Consider the listing below. Extract exactly the lines from the line containing "lower_coat, upper_coat = (blade" to the line containing "Array = np.ndarray", both included.

[start of STORED RECORDS]

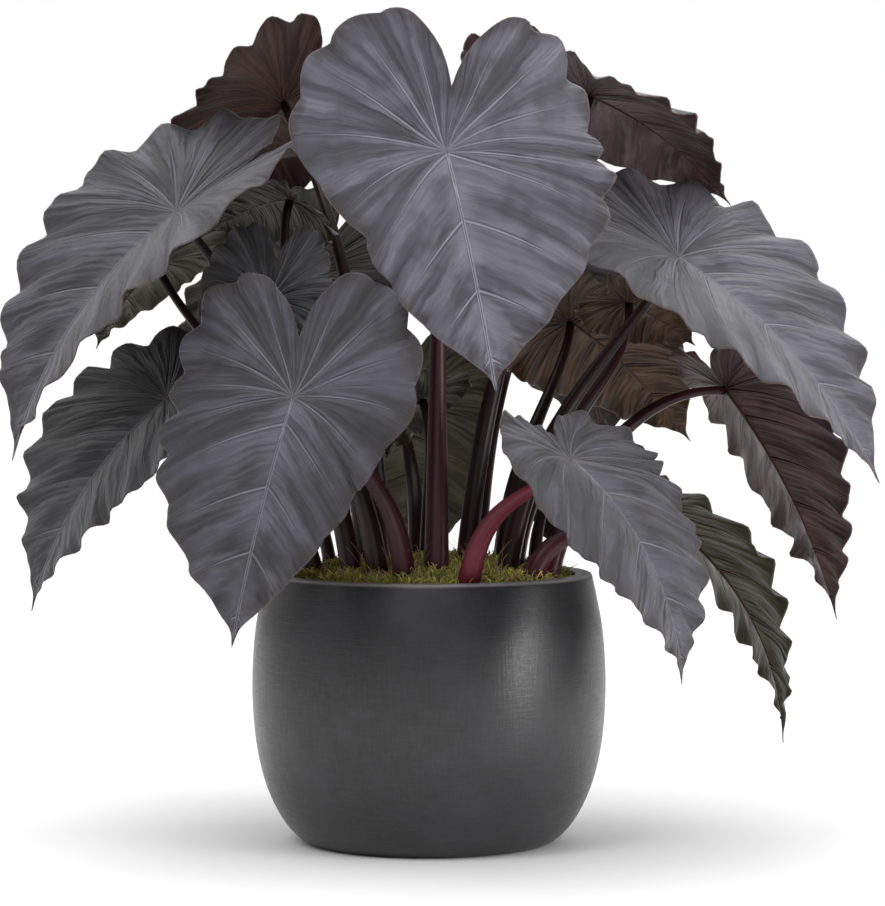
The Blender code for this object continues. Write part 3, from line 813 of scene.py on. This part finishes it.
@dataclass
class BladeShape:
    """The surface of one blade: flat outline, veins and waves, then its bend in space.

    A place runs round the margin from -1 to 1, with the tip at 0 and the sinus at both ends,
    and out runs along a vein from the midrib, at 0, to the margin, at 1.
    """

    leaf: Leaf
    vein_slope: float = 0.70
    vein_bow: float = 0.10
    cant_reach: float = 0.25
    broad_swings: float = 2.3
    broad_lifts: float = 1.7
    broad_lift: float = 0.8
    lobe_blend: Point = (-0.2, 0.3)
    narrow_reach: float = 0.3
    calm_tip: float = 5.0
    calm_sinus: float = 4.0
    quilt: float = 3.2 * MILLIMETRE
    curl: float = 2.6 * MILLIMETRE
    frill: float = 0.005
    frill_calm: Point = (10.0, 9.0)

    def __post_init__(self) -> None:
        """Work out the blade's own axes and length."""
        leaf = self.leaf
        self.outline = Outline(leaf)
        draw = random.Random(leaf.name)
        self.phases = [draw.uniform(0, 2 * math.pi) for _ in range(4)]
        self.curls = [draw.uniform(0, 2 * math.pi) for _ in range(12)]
        self.joint = Vector(leaf.joint)
        chord = Vector(leaf.tip) - self.joint
        self.along = chord.normalized()
        face = Vector(leaf.face)
        self.face = (face - face.dot(self.along) * self.along).normalized()
        self.side = self.along.cross(self.face)
        self.bend = math.radians(leaf.droop)
        self.length = chord.length * (self.bend / 2) / math.sin(self.bend / 2)

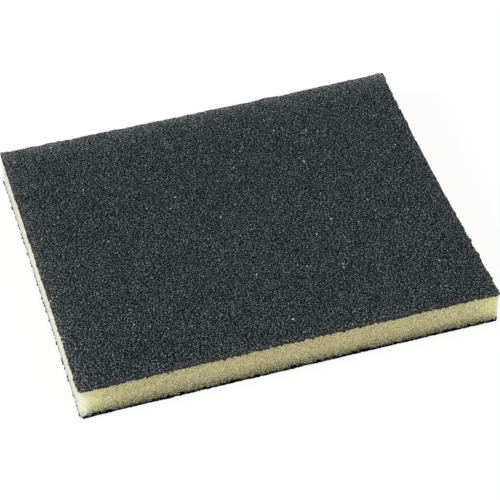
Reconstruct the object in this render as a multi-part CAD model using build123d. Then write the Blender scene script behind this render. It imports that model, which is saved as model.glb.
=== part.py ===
from build123d import *
import os

# A flat sanding sponge: a block of open-cell foam with an abrasive coat bonded to both wide faces.
# One blade cuts the three layers to size together, so they share one outline. Its four sides bow
# inwards a little, as foam does when a blade has squeezed it, and both faces roll over towards the
# cut edge. Each coat follows that roll at an even thickness and ends flush with the foam.
#
# The pad lies flat. +X runs along its length, +Y to its back and +Z up, and the origin is under
# its middle, on the surface that it lies on.

# Driving dimensions, in millimetres.
pad_length = 121.0  # along X, from corner to corner
pad_width = 98.0  # along Y, from corner to corner
foam_thickness = 11.5
coat_thickness = 0.45  # grit and the resin that holds it, alike on both faces
corner_radius = 0.8  # where two cut sides meet
roll_width = 5.0  # how far in from the cut edge a face starts to roll over
roll_drop = 0.45  # how far the face has dropped at the cut edge
front_bow = 0.12  # how far in each side lies at its middle
back_bow = 0.4
left_bow = 0.15
right_bow = 0.8
overreach = 2.0  # how far a tool runs past what it cuts

pad_thickness = foam_thickness + 2 * coat_thickness

def cut_outline():
    """The outline that the blade leaves: four slightly bowed sides and small round corners."""
    x, y = pad_length / 2, pad_width / 2
    corners = [(-x, -y), (x, -y), (x, y), (-x, y)]
    middles = [(0, front_bow - y), (x - right_bow, 0), (0, y - back_bow), (left_bow - x, 0)]
    following = corners[1:] + corners[:1]
    sides = [ThreePointArc(*points) for points in zip(corners, middles, following)]
    outline = make_face(sides)
    return fillet(outline.vertices(), corner_radius)

def rolled_section(span, thickness):
    """A slab's section across one span, centred: level faces that roll over towards both ends."""
    end, top = span / 2, thickness / 2
    rim = top - roll_drop
    past_end = end + overreach
    quarter = Curve() + [
        Line((0, top), (end - roll_width, top)),
        TangentArc((end - roll_width, top), (end, rim), tangent=(1, 0)),
        Line((end, rim), (past_end, rim)),
        Line((past_end, rim), (past_end, 0)),
    ]
    half = quarter + mirror(quarter, Plane.YZ)
    return make_face(half + mirror(half, Plane.XZ))

def rolled_slab(thickness):
    """A slab on the pad's middle plane whose faces roll over on all four sides."""
    along = extrude(Plane.XZ * rolled_section(pad_length, thickness), pad_width, both=True)
    across = extrude(Plane.YZ * rolled_section(pad_width, thickness), pad_length, both=True)
    return along & across

def cut_layers():
    """The foam and its two coats, cut through by one blade and standing on the origin's plane."""
    blade = extrude(cut_outline(), pad_thickness, both=True)
    foam_sheet = rolled_slab(foam_thickness)
    coat_sheets = rolled_slab(pad_thickness) - foam_sheet
    foam = blade & foam_sheet
    lower_coat, upper_coat = (blade & coat_sheets).solids().sort_by(Axis.Z)
    resting = Pos(0, 0, pad_thickness / 2)
    return {
        "foam_core": resting * foam,
        "upper_abrasive_coat": resting * upper_coat,
        "lower_abrasive_coat": resting * lower_coat,
    }

os.makedirs("parts", exist_ok=True)
for name, layer in cut_layers().items():
    export_step(layer, f"parts/{name}.step")
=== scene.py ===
"""Dresses the frame of a flat sanding sponge.

Two grit coats with ragged, rolled rims stand for the plain coats, and a core with cut bubbles in its
sides stands for the plain foam block. Lengths here are in millimetres unless a name says otherwise,
and meshes are turned into metres as they are made.
"""
import logging
import math
from dataclasses import dataclass
from enum import Enum, IntEnum

import bpy
import numpy as np
from mathutils import Matrix, Vector


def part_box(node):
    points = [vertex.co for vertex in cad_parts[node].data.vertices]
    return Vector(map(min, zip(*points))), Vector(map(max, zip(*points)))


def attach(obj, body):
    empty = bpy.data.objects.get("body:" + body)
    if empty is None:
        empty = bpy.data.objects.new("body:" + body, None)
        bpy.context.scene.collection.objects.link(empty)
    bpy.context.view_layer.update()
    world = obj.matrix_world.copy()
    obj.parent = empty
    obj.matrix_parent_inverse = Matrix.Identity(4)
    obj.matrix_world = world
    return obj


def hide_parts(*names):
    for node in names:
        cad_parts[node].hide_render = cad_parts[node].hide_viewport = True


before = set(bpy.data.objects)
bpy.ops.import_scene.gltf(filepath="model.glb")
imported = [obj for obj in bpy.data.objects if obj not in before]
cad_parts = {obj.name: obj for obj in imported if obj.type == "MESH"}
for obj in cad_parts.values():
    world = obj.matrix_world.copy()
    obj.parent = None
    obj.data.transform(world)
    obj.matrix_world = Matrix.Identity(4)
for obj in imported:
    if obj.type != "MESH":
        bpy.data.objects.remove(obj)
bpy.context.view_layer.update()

MM = 0.001
ROOT_BODY = "root"

log = logging.getLogger("sanding_sponge")
Array = np.ndarray


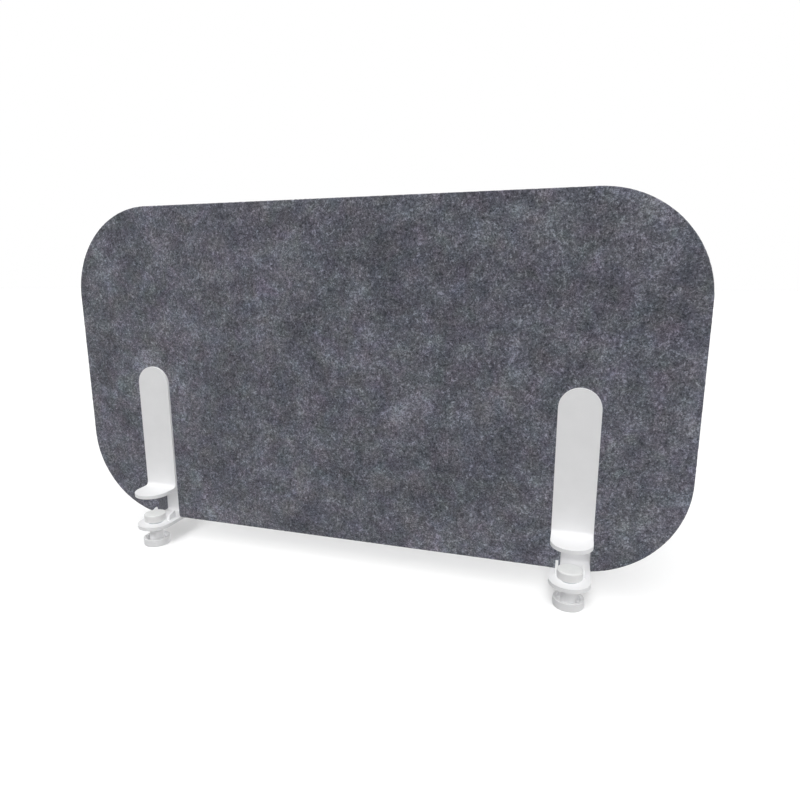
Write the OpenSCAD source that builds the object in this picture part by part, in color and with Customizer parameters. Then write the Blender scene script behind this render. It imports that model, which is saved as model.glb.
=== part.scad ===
// Desk clamp acoustic screen: a felt board held by two forked screw clamps.
// Millimetres. X runs left to right, Y runs front to back, Z is up.
// The origin is at the bottom centre of the whole screen, level with the knobs' undersides.

/* [Felt board] */
// Width of the board
board_w = 800; // [720:1:900]
// Height of the board
board_h = 430; // [360:1:600]
// Thickness of the felt
board_t = 20; // [16:0.5:26]
// Radius of the four outer corners
board_r = 118; // [40:1:150]

/* [Notches in the board's lower edge] */
// Distance from each end of the board to its notch's centre
notch_inset = 117.5; // [60:0.5:200]
// Width of a notch
notch_w = 33.8; // [30:0.1:38]
// Rounding where a notch opens at the lower edge
mouth_r = 4; // [2:0.5:6]
// Rounding in the notch's two upper corners
notch_top_r = 4; // [2:0.5:6]
// How far each clamp stands to the left of its notch's centre
clamp_shift = 5.4; // [3:0.1:6]
// Gap between the felt and the metal that holds it
board_gap = 0.3; // [0.2:0.05:0.5]

/* [Clamp brackets] */
// Width of the blades, the jaw and the lower plate
clamp_w = 47.2; // [45:0.1:52]
// Thickness of the front blade
blade_t = 3.5; // [3:0.1:4.5]
// Height of both blades above the jaw's upper face
blade_h = 172.3; // [120:0.1:220]
// Thickness of the jaw
jaw_t = 4.8; // [4:0.1:6]
// Thickness of the lower plate
plate_t = 4.8; // [4:0.1:6]
// Thickness of the rear plate
rear_t = 4.8; // [4.2:0.1:6]
// Clear height from the lower plate's upper face to the jaw's underside
throat_h = 41.7; // [40:0.1:50]
// Distance from the board's front face to the screw's axis
screw_reach = 22; // [21:0.1:30]
// Radius of the inner bends
bend_r = 5.5; // [3:0.1:6]
// Radius of the outer bend under the board, no more than the plates' thickness
outer_bend_r = 4; // [2:0.5:4]
// Height of the neck that joins the two brackets through the notch
neck_h = 22; // [20:0.5:30]

/* [Ribs on the lower plate] */
// Distance between the two rib centres
rib_spacing = 30.2; // [29.5:0.1:32]
// Thickness of a rib
rib_t = 3.3; // [2.5:0.1:4]
// Length of a rib, front to back
rib_l = 14.4; // [14:0.1:15]
// Height of a rib at the board
rib_h = 11.1; // [10:0.1:13]
// Radius of a rib's rounded nose
rib_nose_r = 7.4; // [6.8:0.1:7.6]
// Height of the nose's centre above the plate
rib_nose_lift = 0.9; // [0.5:0.1:1.5]

/* [Bracket screws] */
// Shank radius of a countersunk screw
fix_r = 2.5; // [2:0.5:2.5]
// Head radius
fix_head_r = 4.7; // [4.2:0.1:5]
// Height of the tapered head
fix_head_h = 2.4; // [2:0.1:2.8]
// Length of a screw with its head
fix_l = 18; // [14:0.5:20]
// Depth of the drilled hole past the screw's tip
fix_tip_gap = 0.5; // [0.2:0.1:1]
// Distance between the two screws, one above the other
fix_spacing = 11; // [10.5:0.1:12]
// Width of the hexagon socket across its corners
fix_key_d = 3.5; // [3:0.1:3.8]
// Depth of the hexagon socket
fix_key_h = 1.6; // [1.2:0.1:1.8]

/* [Jaw liner] */
// Thickness of the liner
liner_t = 1.5; // [1.3:0.1:2.5]
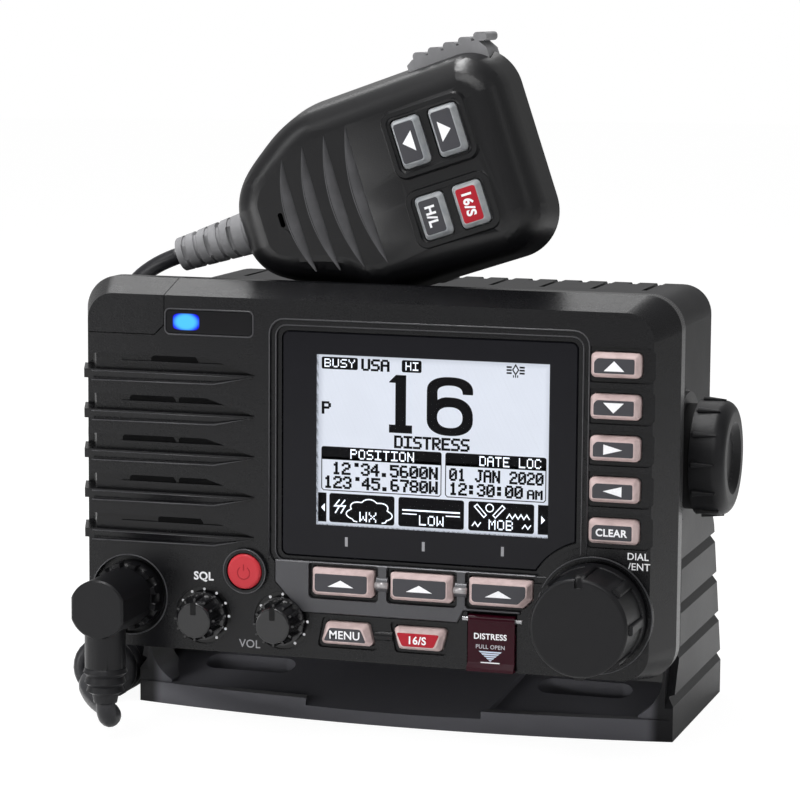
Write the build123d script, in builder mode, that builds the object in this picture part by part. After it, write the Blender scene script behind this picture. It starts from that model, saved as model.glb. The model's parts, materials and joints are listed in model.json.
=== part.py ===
"""Fixed-mount marine radio in its gimbal bracket, with a hand microphone.

Millimetres, +Z up, -Y towards the user.  The origin lies on the table under the
tilt axis, midway between the two arms of the bracket.
"""

import os
from math import acos, atan2, cos, degrees, hypot, radians, sin, sqrt

from build123d import *

os.makedirs("parts", exist_ok=True)

# --- tilt axis and front panel -------------------------------------------------
TILT_Z = 84.0  # height of the tilt axis, which runs along X through y = 0
FACE_Y = -47.0  # flat front face of the panel
CASE_W = 160.0
PANEL_SIDE = 10.0  # how far the rim stands out beside the case
PANEL_W = CASE_W + 2 * PANEL_SIDE  # over the rim
PANEL_H = 110.0
PANEL_BOTTOM = 24.3
PANEL_R = 10.0
RIM_DEPTH = 12.3  # the rim lies this far behind the flat face
PANEL_DEPTH = 17.0
BEVEL_SIDE = 5.2  # the flat face is smaller than the rim by these
BEVEL_TOP = 3.9
BEVEL_BOTTOM = 1.7
FACE_T = 4.0  # wall behind the flat face
PANEL_TOP = PANEL_BOTTOM + PANEL_H
FACE_BOTTOM = PANEL_BOTTOM + BEVEL_BOTTOM
PANEL_MID = PANEL_BOTTOM + PANEL_H / 2

FIT = 0.25  # clearance round a fitted piece of the same body
RUN = 0.35  # clearance round a moving key
SHAFT_RUN = 0.05  # radial clearance of a shaft in its bearing

FRONT = Plane(origin=(0, FACE_Y, 0), x_dir=(1, 0, 0), z_dir=(0, -1, 0))


def depth(d):
    """Sketch plane d behind the flat face: x is X, y is Z, its normal faces the user."""
    return FRONT.offset(-d)


# --- rear case -----------------------------------------------------------------
CASE_TOP = 129.0
CASE_BOTTOM = 30.0
CASE_BACK_DEPTH = 105.0
CASE_R = 9.0
CASE_WALL = 3.5
FLANGE_T = 3.4
FLANGE_EDGE = 3.4  # rim of the panel outside the case flange
GASKET_T = 1.0
LEDGE_DEPTH = PANEL_DEPTH - FLANGE_T - GASKET_T
FIN_SLOT = 2.8
FIN_PITCH = 8.0
FIN_COUNT = 17
FIN_DEPTH = 8.0
TOP_GROOVE = 1.6
TOP_GROOVE_LENGTH = 27.0
CASE_H = CASE_TOP - CASE_BOTTOM
CASE_MID = (CASE_TOP + CASE_BOTTOM) / 2
CASE_BACK_Y = FACE_Y + CASE_BACK_DEPTH

# --- thumb knobs and bracket ---------------------------------------------------
ARM_GAP = 0.5  # case side to arm
ARM_T = 3.5
ARM_GROOVE = 1.5
HEAD_R = 19.5
HEAD_OUT = 1.2
WASHER_R = 15.5
WASHER_T = 3.0
KNOB_GAP = 0.4
KNOB_R = 17.2
KNOB_T = 10.2
KNOB_BARS = 12
STUD_R = 3.0
STUD_CLEAR = 0.05
STUD_IN = 12.0  # stud inside the case
BASE_HALF = CASE_W / 2 + ARM_GAP + ARM_T
BASE_T = 3.2
BASE_FRONT_Y = -9.0
BASE_BOW_Y = -17.2
BASE_BACK_Y = 61.0
LIP_T = 4.0
LIP_H = 6.5
FLOOR_RISE = 0.34  # slope of the floor toward the back
FLOOR_TOP = 12.6
RAISED_FRONT = 4.0  # height of the raised middle at the bowed edge
RAISED_TOP = 14.6
RAISED_HALF = 27.0
RAISED_FLARE = 0.226
PILLAR = 7.0
PILLAR_TOP = 22.0
SLOT_LENGTH = 29.0
SLOT_WIDTH = 8.2
SLOT_X = 53.5
SLOT_Y, SLOT_Z = 7.0, 10.5
ARM_INNER = CASE_W / 2 + ARM_GAP
HEAD_FACE = BASE_HALF + HEAD_OUT
KNOB_INNER = HEAD_FACE + WASHER_T + KNOB_GAP

# --- controls on the face (X, Z) ----------------------------------------------
KEY_COLUMN_X = 74.2
KEY_COLUMN_TOP = 115.7
KEY_PITCH = 11.75
KEY_W = 14.3
KEY_H = 7.0
KEY_R = 1.4
KEY_PROUD = 2.8
KEY_DRAFT = 1.1  # how far the top is drawn in
KEY_TRAVEL = 1.0
KEY_FLANGE = 1.0
KEY_FLANGE_T = 1.2
KEY_DISH_W = 20.4
KEY_DISH_H = 10.2
KEY_DISH_DEPTH = 0.9
SOFT_Z = 49.1
SOFT_X = (-5.5, 18.1, 41.6)
SOFT_W = 18.6
SOFT_H = 8.0
MENU_X = -4.2
CH16_X = 17.8
LOWER_Z = 34.1
LOWER_W = 16.0
LOWER_TOP_W = 12.6
LOWER_H = 6.5
WELL_GAP = 1.3
LOWER_WELL_DEPTH = 0.9
BAR_H = 4.4
LOWER_BAR_H = 3.0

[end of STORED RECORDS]

TASK ANSWER:
    lower_coat, upper_coat = (blade & coat_sheets).solids().sort_by(Axis.Z)
    resting = Pos(0, 0, pad_thickness / 2)
    return {
        "foam_core": resting * foam,
        "upper_abrasive_coat": resting * upper_coat,
        "lower_abrasive_coat": resting * lower_coat,
    }

os.makedirs("parts", exist_ok=True)
for name, layer in cut_layers().items():
    export_step(layer, f"parts/{name}.step")
=== scene.py ===
"""Dresses the frame of a flat sanding sponge.

Two grit coats with ragged, rolled rims stand for the plain coats, and a core with cut bubbles in its
sides stands for the plain foam block. Lengths here are in millimetres unless a name says otherwise,
and meshes are turned into metres as they are made.
"""
import logging
import math
from dataclasses import dataclass
from enum import Enum, IntEnum

import bpy
import numpy as np
from mathutils import Matrix, Vector


def part_box(node):
    points = [vertex.co for vertex in cad_parts[node].data.vertices]
    return Vector(map(min, zip(*points))), Vector(map(max, zip(*points)))


def attach(obj, body):
    empty = bpy.data.objects.get("body:" + body)
    if empty is None:
        empty = bpy.data.objects.new("body:" + body, None)
        bpy.context.scene.collection.objects.link(empty)
    bpy.context.view_layer.update()
    world = obj.matrix_world.copy()
    obj.parent = empty
    obj.matrix_parent_inverse = Matrix.Identity(4)
    obj.matrix_world = world
    return obj


def hide_parts(*names):
    for node in names:
        cad_parts[node].hide_render = cad_parts[node].hide_viewport = True


before = set(bpy.data.objects)
bpy.ops.import_scene.gltf(filepath="model.glb")
imported = [obj for obj in bpy.data.objects if obj not in before]
cad_parts = {obj.name: obj for obj in imported if obj.type == "MESH"}
for obj in cad_parts.values():
    world = obj.matrix_world.copy()
    obj.parent = None
    obj.data.transform(world)
    obj.matrix_world = Matrix.Identity(4)
for obj in imported:
    if obj.type != "MESH":
        bpy.data.objects.remove(obj)
bpy.context.view_layer.update()

MM = 0.001
ROOT_BODY = "root"

log = logging.getLogger("sanding_sponge")
Array = np.ndarray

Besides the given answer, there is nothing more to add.